We could compare the word 'apples' with the phrase 'multiplication tables' by counting syllables or synonyms, but that's not comparing apples with multiplication tables. Apples aren't made out of syllables. They're made out of organic matter.

There are, of course, many ways to compare apples with multiplication tables. Apples are edible ruits, and multiplication tables aren't edible or fruit. Multiplication tables are abstract objects or visual representations thereof. Apples are physical objects.
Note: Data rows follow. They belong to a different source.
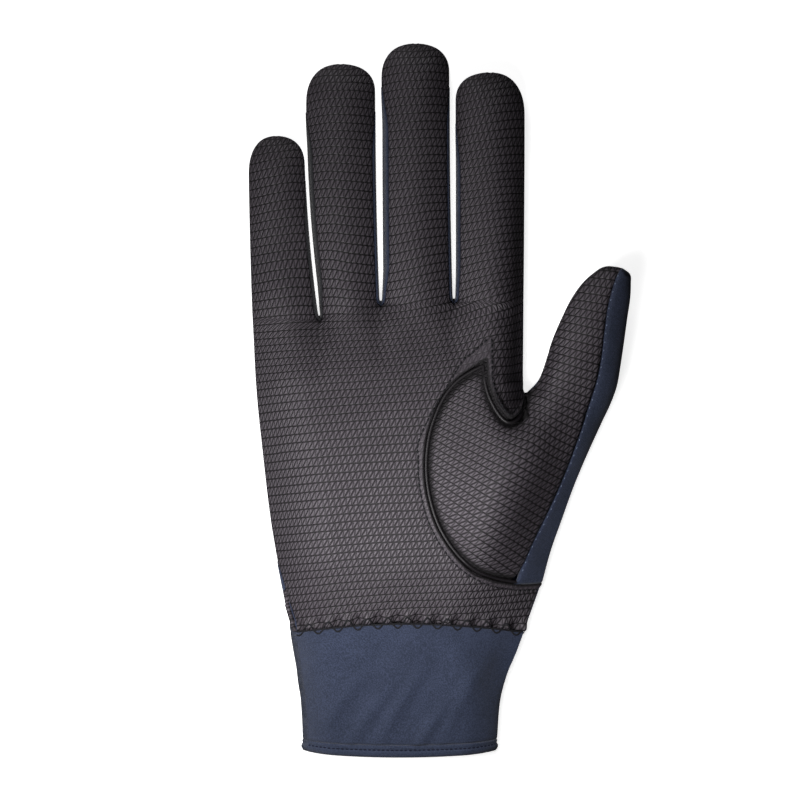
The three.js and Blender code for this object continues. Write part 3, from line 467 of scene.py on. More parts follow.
long_edge = Line([foot, *keyhole_points(KEYHOLE_LONG)])
tongue_edge = Line([*keyhole_points(TONGUE), thumb_crotch])
apex = keyhole_points(TONGUE)[0]
CORNER = 0.16
corner = long_edge.at(CORNER)
opening_points = np.concatenate([long_edge.points, tongue_edge.points])


def opening_distance(p):
    tree = KDTree(len(opening_points))
    for i, (x, y) in enumerate(opening_points):
        tree.insert((x, y, 0), i)
    tree.balance()
    flat = p.reshape(-1, 2)
    found = [tree.find((x, y, 0))[2] for x, y in flat]
    return np.array(found).reshape(p.shape[:-1])


# The whole outline with the way that the wall curves in from each of its places
outline = []


def border(p, round_, seam, half=0.0):
    tuck = np.asarray(half) * FOURCHETTE_BULGE * 2 / FOURCHETTE_HEIGHT
    columns = np.broadcast_arrays(p[..., 0], p[..., 1], round_, seam, half, tuck)
    outline.append(np.stack([np.ravel(c) for c in columns], axis=1))


def palm_round(y):
    return PALM_ROUND * read(PALM_SECTIONS, "along", y / PALM_LENGTH, "round")


def left_round(y):
    return LEFT_ROUND * read(PALM_SECTIONS, "along", y / PALM_LENGTH, "round")


def border_cuff(side):
    down = np.linspace(CUFF_LENGTH * 1.3, 0, 40)
    y = lerp(-WRIST_SEAM_RISE, HEM_BOW, down / CUFF_LENGTH) - down
    line = point(cuff_edges(down)[side], y)
    if side == 0:
        border(line, lerp(left_round(0), palm_round(0), smooth(down / 30)), PALM_SEAM_HEIGHT)
    else:
        border(line[::-1], lerp(BALL_ROUND, palm_round(0), smooth(down[::-1] / 30)), PALM_SEAM_HEIGHT)


def border_finger_side(i, side):
    slot = i - 1 + side
    inner = 0 <= slot <= 2
    y = rows_of[i][:, side]
    y = y[y >= crotch_y[slot]] if inner else y
    half = fourchette_open(i, y) * FOURCHETTE_HEIGHT / 2 * inner
    settle = 1 if inner else smooth((y - (crotch_y[0], crotch_y[2])[side]) / (widths[i] * 1.5))
    left, right = finger_edges(i, y)
    start = widths[3] / 2 if side else left_round(y)
    round_ = lerp(start, (right - left) / 2, settle)
    seam = lerp(PALM_SEAM_HEIGHT, FINGER_SEAM_HEIGHT, settle) + 0 * y
    line = point(finger_outline(i, y, side), y)
    turn = slice(None) if side == 0 else slice(None, None, -1)
    border(line[turn], round_[turn], seam[turn], half[turn])


def thumb_half(share):
    left, right, _ = thumb_rows(share)
    return np.maximum(np.linalg.norm(right - left, axis=-1) / 2, 1)


border_cuff(0)
left_ys = np.linspace(0, crotch_y[0], 80)[1:]
border(point(left_edge(left_ys), left_ys), left_round(left_ys), PALM_SEAM_HEIGHT)
for number in range(4):
    border_finger_side(number, 0)
    border_finger_side(number, 1)
    if number < 3:
        border(crotches[number], CROTCH_ROUND, FINGER_SEAM_HEIGHT, FOURCHETTE_HEIGHT / 2)
index_ys = np.linspace(crotch_y[2], thumb_crotch[1], 30)[1:]
index_share = (index_ys - thumb_crotch[1]) / THUMB_CROTCH_DROP
border(
    point(INDEX_SIDE, index_ys),
    lerp(THUMB_CROTCH_ROUND, widths[3] / 2, index_share),
    PALM_SEAM_HEIGHT,
)
thumb_shares = 1 - (1 - np.linspace(0, 1, 70)) ** 1.6
border(thumb_rows(thumb_shares)[0], thumb_half(thumb_shares), PALM_SEAM_HEIGHT)
border(thumb_rows(thumb_shares)[1][::-1], thumb_half(thumb_shares)[::-1], PALM_SEAM_HEIGHT)
side_ways = np.linspace(1, 0, 40)[1:-1]
side_rounds = lerp(thumb_half(0.0), BALL_ROUND, smooth((1 - side_ways) * 1.6))
border(thumb_side(side_ways), side_rounds, PALM_SEAM_HEIGHT)
heel_ys = np.linspace(foot[1], -WRIST_SEAM_RISE, 12)[:-1]
border(point(heel_edge(heel_ys), heel_ys), BALL_ROUND, PALM_SEAM_HEIGHT)
border_cuff(1)
outline = np.concatenate(outline)


def nearest(p):
    """For plan points: distance inside the outline, and the rounding, seam and strip there."""
    start, end = outline[:-1], outline[1:]
    way = end[:, :2] - start[:, :2]
    long = np.maximum((way**2).sum(axis=1), 1e-9)
    flat = p.reshape(-1, 2)
    found = []
    for first in range(0, len(flat), 1500):
        some = flat[first : first + 1500, None]
        t = np.clip(((some - start[:, :2]) * way).sum(axis=2) / long, 0, 1)
        gap = np.linalg.norm(some - start[:, :2] - t[..., None] * way, axis=2)
        best = gap.argmin(axis=1)
        rows = np.arange(len(best))
        share = t[rows, best][:, None]
        found.append(np.hstack([gap[rows, best][:, None], lerp(start[best, 2:], end[best, 2:], share)]))
    gap, round_, seam, half, tuck = np.concatenate(found).T
    values = np.maximum(gap - tuck, 0), round_, seam, half
    return [v.reshape(p.shape[:-1]) for v in values]


def crown(p):
    """Height of the full surface away from any edge."""
    x, y = p[..., 0], p[..., 1]
    which = sum((x > slot_x(i, y)).astype(int) for i in range(3))
    past = np.clip((y - root_y[which, 0]) / FINGERS["length"][which], 0, 1)
    finger_top = FINGER_HEIGHT * FINGERS["height"][which] * (1 - 0.12 * past * past)
    on_finger = lerp(FINGER_HEIGHT, finger_top, smooth((y - FLARE_START) / 25))
    cuff_top = CUFF_HEIGHT * read(CUFF_SECTIONS, "along", -y / CUFF_LENGTH, "height")
    palm_top = PALM_HEIGHT * read(PALM_SECTIONS, "along", y / PALM_LENGTH, "height")
    top = lerp(np.where(y < 0, cuff_top, palm_top), on_finger, smooth((y - FLARE_START + 22) / 24))
    for across, along, spread_x, spread_y, rise in zip(*PADS.values()):
        dx = (x - across * KNUCKLE_WIDTH) / (spread_x * KNUCKLE_WIDTH)
        dy = (y - along * PALM_LENGTH) / (spread_y * PALM_LENGTH)
        top = top + rise * PALM_HEIGHT * np.exp(-dx * dx - dy * dy)
    along = thumb_along(p)
    side_x = INDEX_SIDE - 9 * (1 - smooth((y - thumb_crotch[1]) / 8))
    on_thumb = smooth((along + 25) / 28) * smooth((x - side_x) / 16)
    thumb_top = THUMB_HEIGHT * read(THUMB_SECTIONS, "along", along / THUMB_LENGTH, "height")
    return lerp(top, thumb_top, on_thumb)


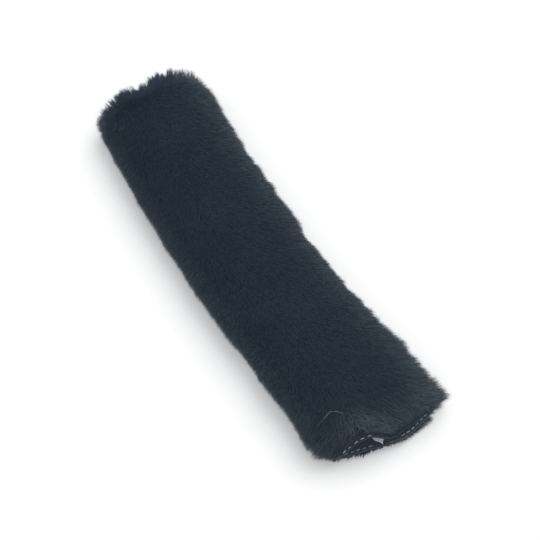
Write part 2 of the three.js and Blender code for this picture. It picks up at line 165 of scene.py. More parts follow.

You can write out a multiplication table, but you have to wait until an apple grows on a tree or acquire one from someone who already has one after waiting for it to grow.
12.1.2005 11:35pm
quihana:
I think it's proverbially apples and oranges because they are similar enough to be mistaken for things which can or should be compared, but on reflection are not useful reciprocal standards.
12.2.2005 12:12am
PDQ:
"Comparing Jesus Christ and bubblegum"
12.2.2005 12:50am
Scipio (mail) (www):
One of my favorite idioms describes people as having fallen ass over teakettle, precisely because it makes no sense. Perhaps the value of an idiom varies in inverse proportion to its logical coherence.
12.2.2005 9:56am
rico:
Common usage at my company: "Apples and oranges" vs. "Apples and freight trains". The first option is offered as "good enough", when the second option is the only alternative.
12.2.2005 11:31am
splunge (mail):
Perhaps it's the more visual sort of person who says "like comparing apples and oranges" and the more verbal who says "as different as chalk and cheese", since the superficial similarities in the former are geometric, and in the latter phonic. Id est, I would not be surprised if one's choice of idiom revealed idiosyncrasies in one's thought.
12.2.2005 12:13pm
TFox (mail):
My favorite comparison of apples and oranges is by FTIR, and appeared here:
Sandford JA J Irrep Res 1995.
12.2.2005 5:32pm
arbitraryaardvark (mail) (www):
Apples and volcanoes, is the way I heard it about 10 years ago. Golden apples of the sun - Homer. Dollars to donuts.. mmm, donuts! - Homer. Apples and oranges are similar and different. Empirical conclusions often turn on the degree of specificity involved.
12.2.2005 11:20pm
Joe - ASPCA (mail):
Apples and orangutans? But don't we (implicitly, at least) compare these every time we're hungry and reach for an apple instead of an orangutan? One's sweet and juicy, but the other's just more filling.
12.4.2005 3:11am
nyejm (mail) (www):
i know i'm late on this, but Scott Sandford at NASA actually did compare apples and oranges in this study.